-- begin DATASET EXCERPT --

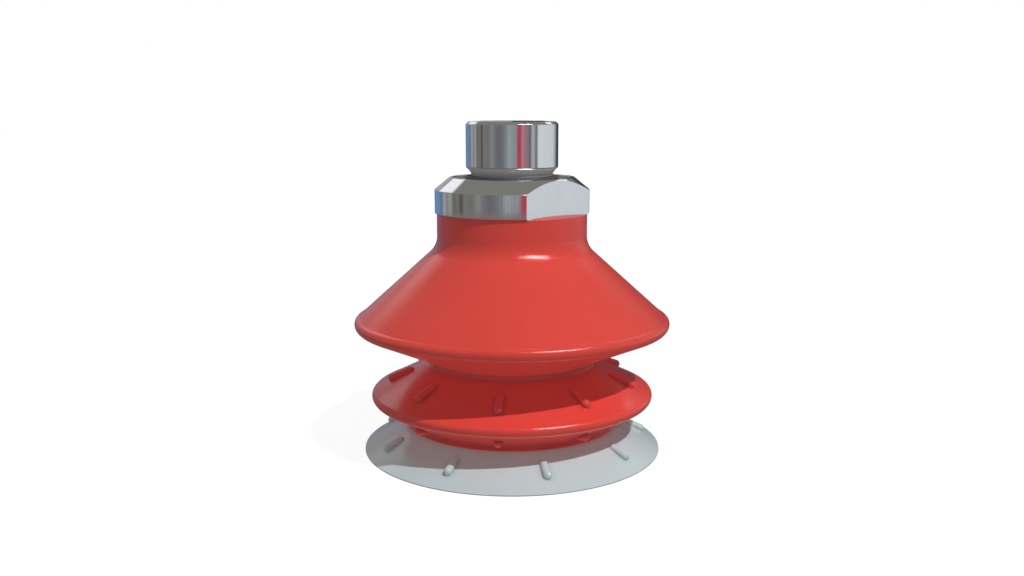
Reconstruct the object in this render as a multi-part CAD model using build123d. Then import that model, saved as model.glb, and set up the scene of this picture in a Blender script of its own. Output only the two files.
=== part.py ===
"""Vacuum suction cup: a bellows cup with two and a half folds, clamped under a turned metal fitting.

Frame: millimetres, origin at the centre of the plane that the sealing lip rests on, +Z up the axis
to the threaded nipple. Everything but the wrench flats, the cleats and the circlip is turned about Z.

The bellows is one elastomer moulding, red and firm above, grey and soft at the lip. It is divided
here along its folds, into rings that keep their shape and walls that bend between them.
"""

import os
from math import atan2, cos, degrees, hypot, radians, sin, tan

from build123d import *

# Heights above the lip's contact plane
TOTAL_HEIGHT = 60.0
COLLAR_BOTTOM_Z = 43.5
COLLAR_TOP_Z = 50.0
LIP_TOP_Z = 4.93

# Fitting: a nipple on a collar with two wrench flats, and a spigot that goes into the bellows
NIPPLE_R = 8.331
NIPPLE_CHAMFER = 0.8
NIPPLE_BASE_Z = 52.0
UNDERCUT_R = 7.4
UNDERCUT_TOP_Z = 50.6
PORT_R = 4.4
PORT_DEPTH = 10.0
PORT_CHAMFER = 0.6
PASSAGE_R = 3.5
COLLAR_R = 14.02
COLLAR_LAND_R = 11.3
COLLAR_CHAMFER_Z = 47.8
COLLAR_EDGE_CHAMFER = 0.3
FLATS_WIDTH = 23.0
FLATS_ANGLE = -45.0
SEAL_RECESS_R = 10.6
SEAL_RECESS_DEPTH = 0.8
SPIGOT_R = 9.5
SPIGOT_BOTTOM_Z = 39.8
SCREW_THREAD_R = 6.6
SCREW_THREAD_TOP_Z = 47.0
NECK_GROOVE_R = 8.5
NECK_GROOVE_Z = (41.2, 42.6)

# Seals
THREAD_SEAL_SECTION_R = 0.55
NECK_SEAL_SECTION_R = 0.5

# Clamp washer, hollow clamp screw and inlet filter, stacked upwards from the screw's lower face
SCREW_BOTTOM_Z = 35.2
SCREW_HEAD_R = 9.0
SCREW_HEAD_CHAMFER = 0.5
SCREW_TOP_Z = 46.6
SCREW_BORE_R = 4.0
SCREW_SOCKET_TOP_Z = 41.0
THREAD_CLEARANCE = 0.05
WASHER_R = 11.7
WASHER_BORE_R = 6.7
WASHER_Z = (37.8, 39.0)
FILTER_SEAT_R = 7.4
FILTER_SEAT_Z = 36.7
FILTER_RIM_R = (5.9, 7.3)
FILTER_RIM_HEIGHT = 0.75
FILTER_MESH_R = 6.58
FILTER_MESH_Z = (36.3, 36.5)
FILTER_SLOT_R = 6.6
CIRCLIP_GROOVE_R = 7.8
CIRCLIP_GROOVE_Z = (35.45, 35.95)
CIRCLIP_R = (6.7, 7.75)
CIRCLIP_Z = (35.5, 35.9)
CIRCLIP_GAP = 3.0
CIRCLIP_LUG_R = 0.9
CIRCLIP_LUG_HOLE_R = 0.4

# Bellows neck
NECK_R = 13.66
NECK_BORE_R = 9.6
NECK_CORNER_Z = 37.63
NECK_FILLET = 4.1
NECK_POCKET_R = 11.9
NECK_SPLIT_Z = 38.2

# Rims: outermost radius and height, radii of the bead above and below it, where the bead's top
# starts (degrees above the horizontal) and the slope of the return wall below (degrees)
UPPER_RIM = dict(r=28.88, z=23.69, above=1.07, below=1.31, start=80.0, slope=23.5)
LOWER_RIM = dict(r=26.0, z=10.17, above=1.0, below=1.14, start=80.0, slope=27.2)
EDGE_R = 19.72

# Waist: the walls above and below it aim at the same circle, but end at a short upright band
UPPER_WAIST_R = 14.3
WAIST_BAND_R = 15.4
WAIST_BAND_FILLET = 0.25
LOWER_WAIST_R = 19.0
LOWER_WAIST_FILLET = 0.5

# Wall thicknesses from the neck down, and the inside of the bellows
UPPER_CONE_T = 2.2
UPPER_RETURN_T = 1.8
LOWER_CONE_T = 1.8
LOWER_RETURN_T = 1.6
WAIST_BORE_R = 13.0
CARRIER_BORE_R = 17.4
INNER_FILLET = 0.8
SMALL_FILLET = 0.2

# Where rings end and walls begin
UPPER_BEAD_SPLIT_R = 26.6
UPPER_FOLD_SPLIT_Z = 23.6
WAIST_SPLIT_R = 16.2
LOWER_BEAD_SPLIT_R = 24.2
LOWER_FOLD_SPLIT_Z = 10.0
CARRIER_SPLIT_R = 19.6
CARRIER_SPLIT_Z = 6.0
LIP_SPLIT_R = 25.0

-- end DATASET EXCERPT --

Write the material out again word for word.

ANSWER FOR THIS EXERCISE -
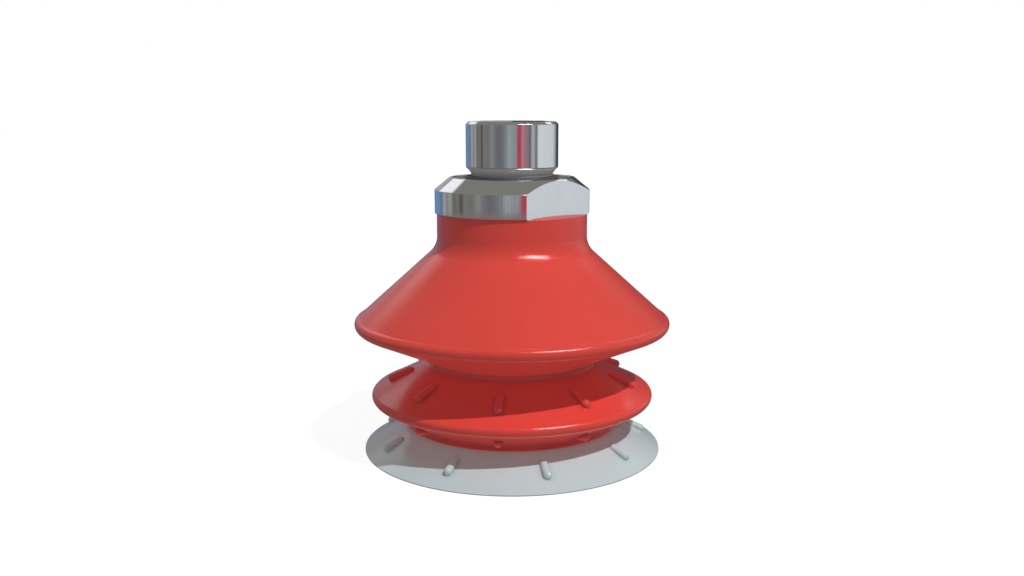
Reconstruct the object in this render as a multi-part CAD model using build123d. Then import that model, saved as model.glb, and set up the scene of this picture in a Blender script of its own. Output only the two files.
=== part.py ===
"""Vacuum suction cup: a bellows cup with two and a half folds, clamped under a turned metal fitting.

Frame: millimetres, origin at the centre of the plane that the sealing lip rests on, +Z up the axis
to the threaded nipple. Everything but the wrench flats, the cleats and the circlip is turned about Z.

The bellows is one elastomer moulding, red and firm above, grey and soft at the lip. It is divided
here along its folds, into rings that keep their shape and walls that bend between them.
"""

import os
from math import atan2, cos, degrees, hypot, radians, sin, tan

from build123d import *

# Heights above the lip's contact plane
TOTAL_HEIGHT = 60.0
COLLAR_BOTTOM_Z = 43.5
COLLAR_TOP_Z = 50.0
LIP_TOP_Z = 4.93

# Fitting: a nipple on a collar with two wrench flats, and a spigot that goes into the bellows
NIPPLE_R = 8.331
NIPPLE_CHAMFER = 0.8
NIPPLE_BASE_Z = 52.0
UNDERCUT_R = 7.4
UNDERCUT_TOP_Z = 50.6
PORT_R = 4.4
PORT_DEPTH = 10.0
PORT_CHAMFER = 0.6
PASSAGE_R = 3.5
COLLAR_R = 14.02
COLLAR_LAND_R = 11.3
COLLAR_CHAMFER_Z = 47.8
COLLAR_EDGE_CHAMFER = 0.3
FLATS_WIDTH = 23.0
FLATS_ANGLE = -45.0
SEAL_RECESS_R = 10.6
SEAL_RECESS_DEPTH = 0.8
SPIGOT_R = 9.5
SPIGOT_BOTTOM_Z = 39.8
SCREW_THREAD_R = 6.6
SCREW_THREAD_TOP_Z = 47.0
NECK_GROOVE_R = 8.5
NECK_GROOVE_Z = (41.2, 42.6)

# Seals
THREAD_SEAL_SECTION_R = 0.55
NECK_SEAL_SECTION_R = 0.5

# Clamp washer, hollow clamp screw and inlet filter, stacked upwards from the screw's lower face
SCREW_BOTTOM_Z = 35.2
SCREW_HEAD_R = 9.0
SCREW_HEAD_CHAMFER = 0.5
SCREW_TOP_Z = 46.6
SCREW_BORE_R = 4.0
SCREW_SOCKET_TOP_Z = 41.0
THREAD_CLEARANCE = 0.05
WASHER_R = 11.7
WASHER_BORE_R = 6.7
WASHER_Z = (37.8, 39.0)
FILTER_SEAT_R = 7.4
FILTER_SEAT_Z = 36.7
FILTER_RIM_R = (5.9, 7.3)
FILTER_RIM_HEIGHT = 0.75
FILTER_MESH_R = 6.58
FILTER_MESH_Z = (36.3, 36.5)
FILTER_SLOT_R = 6.6
CIRCLIP_GROOVE_R = 7.8
CIRCLIP_GROOVE_Z = (35.45, 35.95)
CIRCLIP_R = (6.7, 7.75)
CIRCLIP_Z = (35.5, 35.9)
CIRCLIP_GAP = 3.0
CIRCLIP_LUG_R = 0.9
CIRCLIP_LUG_HOLE_R = 0.4

# Bellows neck
NECK_R = 13.66
NECK_BORE_R = 9.6
NECK_CORNER_Z = 37.63
NECK_FILLET = 4.1
NECK_POCKET_R = 11.9
NECK_SPLIT_Z = 38.2

# Rims: outermost radius and height, radii of the bead above and below it, where the bead's top
# starts (degrees above the horizontal) and the slope of the return wall below (degrees)
UPPER_RIM = dict(r=28.88, z=23.69, above=1.07, below=1.31, start=80.0, slope=23.5)
LOWER_RIM = dict(r=26.0, z=10.17, above=1.0, below=1.14, start=80.0, slope=27.2)
EDGE_R = 19.72

# Waist: the walls above and below it aim at the same circle, but end at a short upright band
UPPER_WAIST_R = 14.3
WAIST_BAND_R = 15.4
WAIST_BAND_FILLET = 0.25
LOWER_WAIST_R = 19.0
LOWER_WAIST_FILLET = 0.5

# Wall thicknesses from the neck down, and the inside of the bellows
UPPER_CONE_T = 2.2
UPPER_RETURN_T = 1.8
LOWER_CONE_T = 1.8
LOWER_RETURN_T = 1.6
WAIST_BORE_R = 13.0
CARRIER_BORE_R = 17.4
INNER_FILLET = 0.8
SMALL_FILLET = 0.2

# Where rings end and walls begin
UPPER_BEAD_SPLIT_R = 26.6
UPPER_FOLD_SPLIT_Z = 23.6
WAIST_SPLIT_R = 16.2
LOWER_BEAD_SPLIT_R = 24.2
LOWER_FOLD_SPLIT_Z = 10.0
CARRIER_SPLIT_R = 19.6
CARRIER_SPLIT_Z = 6.0
LIP_SPLIT_R = 25.0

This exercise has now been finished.